We wrote about that process here:
The tool analyzed every transcript, pulled out every distinct claim each speaker made, and turned each one into a numerical fingerprint that captures meaning rather than wording. This technology is called “embedding” or “vectorizing” and is becoming a common way to process large amounts of text to understand the relationships between the ideas in a corpus: It essentially assigns ideas to a complex string of numbers, then uses those numbers to understand the semantic proximity between ideas. This proximity map was used to help refine the report. The tool then used multi-agent reasoning to surface direct quotes from speakers that support or push back on the central themes.
Semafor’s journalists then reviewed every theme: stress-testing the premises, interrogating the supporting quotes, and editing down to the ones most clearly supported by what was actually said.
There are many ways to describe this, but insane would not be far off. A project that would have taken, a few years ago, weeks if not months to put together at the cost of tens of thousands — or more — of dollars, was built in two days at a negligible cost. (Tech entrepreneur Rami Alhamad had done much the same thing for everything that was said at Davos, too, although in a more condensed format. I wrote about it here.)
Which is to say, first, that tech development, even for public-facing products, is becoming much cheaper, and much faster, much more quickly than we might realize. And that the key constraint isn’t technologists or money, but imagination. Reed had a great idea, and he wanted to see what it looked like, and an hour later, he could. This isn’t a gather-requirements-and-get-it-on-a-roadmap process; it’s rapid prototyping on steroids. It helps that Reed is deep in the tech world and Alastair is a genius; but anyone can do this.
As Alastair notes in the story we published about the backstory:
The most interesting thing about this project is not the technology we built, but the fact that Reed and I built it in a matter of days. Four years ago, an analysis like this would have required a data science team, weeks of scoping and implementation, and a six-figure budget; now, it takes a journalist with limited engineering background and a data lead with one foot in editorial. We needed some knowledge of vector databases, embedding, and development, but we were still able to go from prototype to a viable product in less than two days.
And second, AI can unlock real value and new capabilities, if you — again — have enough imagination about what it can do. In this case, looking over and analyzing hundreds of transcripts to pull key ideas and claims out, and seeing where people agreed and disagreed, and mapping a week’s worth of discussions.
It’s not an efficiency tool or something that helps us do what we already do better; it’s a system that lets us do completely new things.

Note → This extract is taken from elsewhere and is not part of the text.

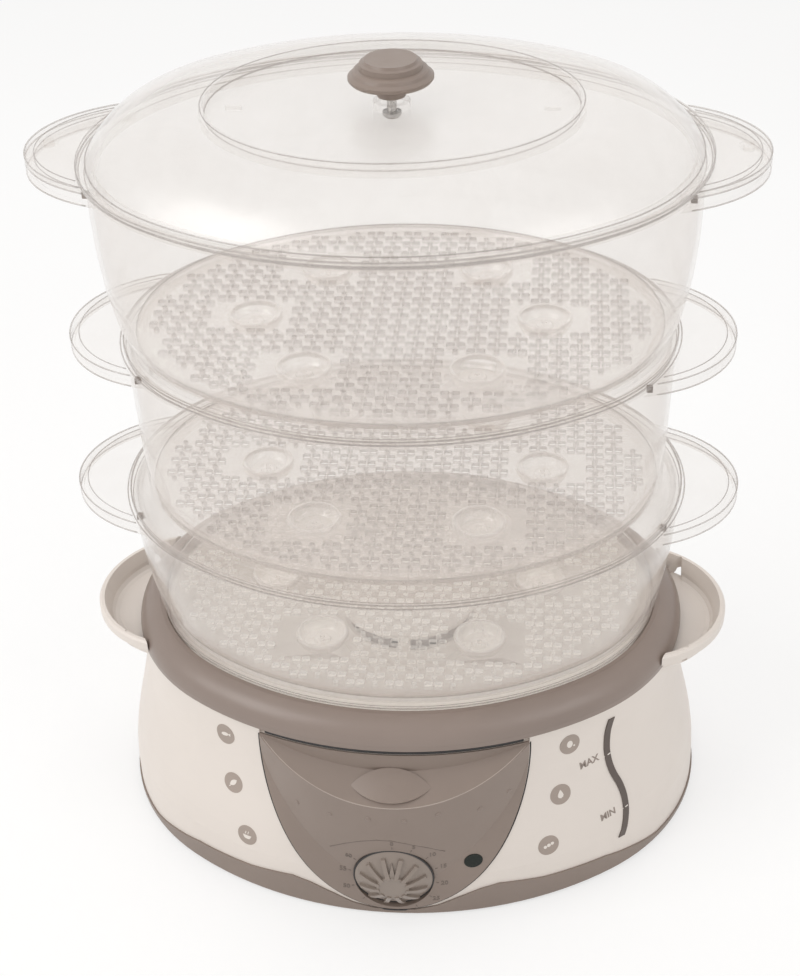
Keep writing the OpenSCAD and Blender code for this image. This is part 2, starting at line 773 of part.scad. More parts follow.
// Both ears of a rim whose top is at z, with a lip round their edge
module ears(tip, z, plate, lip, inner_a) {
    for (turn = [0, 180]) rotate([0, 0, turn]) difference() {
        translate([0, 0, z - lip]) linear_extrude(lip) difference() {
            ear_plan(tip, 0);
            oval(inner_a);
        }
        translate([0, 0, z - lip - 1]) linear_extrude(lip + 1 - plate) ear_plan(tip, -plate);
    }
}
rim_w = 2.5;
rim_t = 2;
wall_steps = 5;
floor_ledge_up = 3;
flange_back = 1.5;
// Inner half length of the rim of a tray whose rim is rim_a
function rim_in(rim_a) = rim_a - rim_w - tray_wall;
// Outer half length of a tray's wall, t running from its foot to its rim
function belly(rim_a, round, t) = foot_a + (rim_a - rim_w - foot_a) * (1 - pow(1 - t, round));
// A tray: its wall runs from base_z to top_z, and a skirt of half length skirt_a reaches
// into the rim below, under a flange that rests on that rim
module tray(base_z, top_z, rim_a, round, skirt_a, flange_a, ear) {
    wall_h = top_z - rim_t - base_z;
    ledge_z = base_z + floor_ledge_up - tray_wall;
    outer = [for (i = [0:wall_steps]) let(t = i / wall_steps) [belly(rim_a, round, t), base_z + wall_h * t]];
    oval_sweep() {
        polygon(concat(
            outer, [[rim_a, top_z - rim_t], [rim_a, top_z], [rim_in(rim_a), top_z]],
            [for (p = back(outer)) [p[0] - tray_wall, p[1]]]));
        translate([foot_a - tray_wall - floor_ledge, ledge_z]) square([floor_ledge + tray_wall, tray_wall]);
        translate([foot_a - tray_wall, base_z]) square([flange_a - foot_a + tray_wall, tray_wall]);
        translate([skirt_a - tray_wall, base_z - foot_depth]) square([tray_wall, foot_depth + tray_wall]);
    }
    ears(ear, top_z, rim_t, ear_lip, rim_in(rim_a));
}
module tray_lower() color(clear) {
    tray(seat_z + foot_depth, lower_top, lower_rim_a, 1.7, foot_a, foot_a, lower_ear);
}
module tray_middle() color(clear) {
    tray(
        lower_top, middle_top, middle_rim_a, 1.2, rim_in(lower_rim_a) - foot_gap, lower_rim_a - flange_back,
        middle_ear);
}
module tray_upper() color(clear) {
    tray(
        middle_top, upper_top, upper_rim_a, 3, rim_in(middle_rim_a) - foot_gap, middle_rim_a - flange_back,
        upper_ear);
}

// --- lift-out floors with slots and six egg cups ---
egg_places = [[65, 0], [-65, 0], [37.3, 46], [-37.3, 46], [37.3, -46], [-37.3, -46]];
floor_a = foot_a - tray_wall - floor_gap;
plain_r = egg_d / 2 + 5;
plain_rim = 15;
egg_wall = 1.4;
egg_hole_r = 3;
function clear_of_eggs(p) = min([for (e = egg_places) norm(p - e)]) > plain_r + slot_l / 2;
function inside_floor(p) = norm([p[0], p[1] * (floor_a / half_depth(floor_a))]) < floor_a - plain_rim;
module steam_floor(z) {
    rows = ceil(half_depth(floor_a) / row_pitch);
    columns = ceil(floor_a / slot_pitch);
    translate([0, 0, z]) {
        linear_extrude(floor_t) difference() {
            oval(floor_a);
            for (e = egg_places) translate(e) circle(d = egg_d - 2);
            for (row = [-rows:rows], column = [-columns:columns]) {
                place = [(column + (row % 2 == 0 ? 0 : 0.5)) * slot_pitch, row * row_pitch];
                if (clear_of_eggs(place) && inside_floor(place))
                    translate(place) square([slot_l, slot_w], center = true);
            }
        }
        for (e = egg_places) translate(e) rotate_extrude() polygon([
            [egg_d / 2, floor_t], [egg_d / 2 - 2.4, floor_t - egg_depth], [egg_hole_r, floor_t - egg_depth],
            [egg_hole_r, floor_t - egg_depth + egg_wall], [egg_d / 2 - 3.6, floor_t - egg_depth + egg_wall],
            [egg_d / 2 - 1.6, floor_t]]);
    }
}
module floor_lower() color(clear) {
    steam_floor(seat_z + foot_depth + floor_ledge_up);
}
module floor_middle() color(clear) {
    steam_floor(lower_top + floor_ledge_up);
}
module floor_upper() color(clear) {
    steam_floor(middle_top + floor_ledge_up);
}

// --- lid ---
lid_skirt_a = rim_in(upper_rim_a) - foot_gap;
lid_a = upper_rim_a + lid_over;
dome_foot_a = lid_a - 4.5;
dome_top_a = max(lid_panel_a, lid_panel_b + side_more) + 2;
dome_run = dome_foot_a - dome_top_a;
dome_z0 = upper_top + lid_flange_t;
dome_r = (dome_run * dome_run + lid_rise * lid_rise) / (2 * lid_rise);
lid_floor_z = lid_panel_z - lid_sink;
module top_plan(d) {
    ra = lid_panel_a + d;
    scale([1, (lid_panel_b + d) / ra]) circle(r = ra);
}
// Profile of the dome's flank: an arc that runs level into the flat top
module dome_profile(d) {
    intersection() {
        translate([dome_top_a, lid_panel_z - dome_r]) circle(r = dome_r + d, $fn = 128);
        translate([dome_top_a, dome_z0 - 0.5]) square([dome_run + d, lid_rise + 1]);
    }
}
module oval_ring(a_in, a_out, z0, z1) {
    oval_sweep() translate([a_in, z0]) square([a_out - a_in, z1 - z0]);
}
post_d = 16;
post_h = 3;
post_top_d = 11;
post_top_h = 2;
knob_screw_d = 4;
knob_hole_d = knob_screw_d + 0.2;
ear_boss_x = upper_ear - 10;
ear_boss_d = 8;
vent_x = 67;
vent_l = 7;
vent_w = 1.6;
module lid() color(clear) {
    difference() {
        union() {
            oval_sweep() difference() {
                dome_profile(0);
                dome_profile(-lid_wall);
            }
            // flat top with its sunk panel
            difference() {
                union() {
                    oval_slab(dome_top_a + 0.5, lid_panel_z - lid_wall, lid_panel_z);
                    translate([0, 0, lid_floor_z - lid_wall]) linear_extrude(lid_sink + lid_wall) top_plan(0);
                }
                translate([0, 0, lid_floor_z]) linear_extrude(big) top_plan(-lid_wall);
            }
            oval_ring(lid_skirt_a - lid_wall, lid_a, upper_top, dome_z0);
            oval_ring(lid_skirt_a - lid_wall, lid_skirt_a, upper_top - foot_depth, upper_top + 0.5);
            oval_ring(lid_a - 1.8, lid_a - 0.6, upper_top + 1, dome_z0 + 0.8);
            ears(upper_ear, dome_z0, lid_flange_t, lid_flange_t, lid_a - 2);
            for (side = [-1, 1]) translate([side * ear_boss_x, 0, upper_top])
                cylinder(d = ear_boss_d, h = lid_flange_t + 0.8);
            translate([0, 0, lid_floor_z - 1]) cylinder(d = post_d, h = post_h + 1);
            translate([0, 0, lid_floor_z]) cylinder(d = post_top_d, h = post_h + post_top_h);
        }
        for (side = [-1, 1]) translate([side * ear_boss_x, 0, upper_top + 1])
            cylinder(d = ear_boss_d - 3, h = big);
        for (side = [-1, 1]) translate([side * vent_x, 0, lid_floor_z])
            cube([vent_l, vent_w, 3 * lid_wall], center = true);
        cylinder(d = knob_hole_d, h = big);
    }
}
knob_foot_z = lid_floor_z + post_h + post_top_h;
knob_top_z = lid_floor_z + lid_knob_h;
knob_hole_h = (knob_top_z - knob_foot_z) * 0.7;
module lid_knob() color(taupe) {
    r = lid_knob_r;
    h = knob_top_z - knob_foot_z;
    rotate_extrude() translate([0, knob_foot_z]) difference() {
        polygon([
            [0, 0], [6, 0], [6.5, h * 0.35], [r - 0.8, h * 0.42], [r, h * 0.48], [r, h * 0.55],
            [r - 1.6, h * 0.62], [r - 2.2, h * 0.7], [r - 3, h * 0.74], [r - 4.6, h * 0.76], [r - 5, h * 0.9],
            [r - 6.4, h * 0.93], [r - 7, h], [0, h]]);
        square([knob_screw_d / 2, knob_hole_h]);
    }
}
module knob_screw() color(metal) {
    head_z = lid_floor_z - lid_wall;
    end_z = knob_foot_z + knob_hole_h - 0.2;
    rotate_extrude() polygon([
        [0, head_z - 2.4], [3, head_z - 2.4], [4, head_z - 1.4], [4, head_z], [knob_screw_d / 2, head_z],
        [knob_screw_d / 2, end_z], [0, end_z]]);
}

housing();
skirt();
bottom_plate();
foot_front_left();
foot_front_right();
foot_back_left();
foot_back_right();
bottom_screws();
panel();
timer_unit();
timer_shaft();
timer_knob();
lamp_lens();
lamp_bulb();
gauge_window();
cord_gland();
water_tank();
heater();
heater_seal();
thermal_cutout();
steam_ring();
collar();
drip_tray();
chimney();
steam_cap();
tray_lower();
floor_lower();
tray_middle();
floor_middle();
tray_upper();
floor_upper();
lid();
lid_knob();
knob_screw();
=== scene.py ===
import bpy
import bmesh
import math
from mathutils import Matrix, Vector
from mathutils.bvhtree import BVHTree
from mathutils.geometry import tessellate_polygon


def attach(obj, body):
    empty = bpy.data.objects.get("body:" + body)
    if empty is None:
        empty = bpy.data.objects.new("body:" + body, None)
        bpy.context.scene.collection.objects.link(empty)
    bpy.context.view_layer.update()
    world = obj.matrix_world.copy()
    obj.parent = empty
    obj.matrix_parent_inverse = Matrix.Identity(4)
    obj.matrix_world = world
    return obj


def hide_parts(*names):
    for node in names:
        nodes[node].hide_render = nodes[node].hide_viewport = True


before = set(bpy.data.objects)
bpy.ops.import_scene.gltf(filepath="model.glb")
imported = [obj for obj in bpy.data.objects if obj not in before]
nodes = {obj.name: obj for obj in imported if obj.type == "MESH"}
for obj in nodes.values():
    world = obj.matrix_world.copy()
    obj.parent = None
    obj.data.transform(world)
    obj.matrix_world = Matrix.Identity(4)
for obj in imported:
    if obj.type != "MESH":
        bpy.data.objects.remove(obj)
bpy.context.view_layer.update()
scene = bpy.context.scene
MM = 0.001

# ---------------------------------------------------------------- sizes, as in part.scad, in millimetres
END_X, SIDE_Y, SIDE_MORE = 39.0, 52.0, 26.0
JOIN = math.atan2(4, 3)
FLOOR_A = 118.2
FLOOR_T = 2.0
FLOOR_REST = 0.05
FLOORS = {"lower": 110.0, "middle": 176.0, "upper": 255.5}
EGG_PLACES = [(65, 0), (-65, 0), (37.3, 46), (-37.3, 46), (37.3, -46), (-37.3, -46)]
EGG_R = 11.75
KNOB_Y, KNOB_Z, KNOB_TILT = -118.5876, 24.5, 6.0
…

On the other hand, if anyone can build this — and anyone can — where does competitive advantage lie? I note in that same piece:
We don’t have a monopoly on this, of course; anyone can build this tool and do the same analysis. Ultimately it comes down both to what information you have that isn’t public, and the quality of the questions you ask the system to track — skills that humans have that machines don’t.
If you have proprietary data, that’s one barrier to entry. You can analyze what you have, and no one else can. In our case, we streamed the event, so in fact anyone can build the same thing. (Except we already did it, so don’t waste your time.)
And so how do we — or anyone else — differentiate themselves from the rest of the pack?
It’s in having the imagination to build this, of course; but the real value is in the questions you ask of it.
You don’t have to restrict this to transcripts; you can port whatever documents you want into it — for example, everything that the CEOs of the major AI companies say in public. You can ask the system to look for things they say in common, or where they disagree; you can set up a hypothesis about what views they may hold in the future, and track over time, how much they are trending towards or away from that; you could look for the view that’s the most isolated from the consensus; or the CEO that’s most determinedly charting their own course in public statements.
The point is, systems like this allow you to ask questions you couldn’t ask before. And in a world where anyone can create systems and query them, the real value is knowing what to ask of it.
Any questions?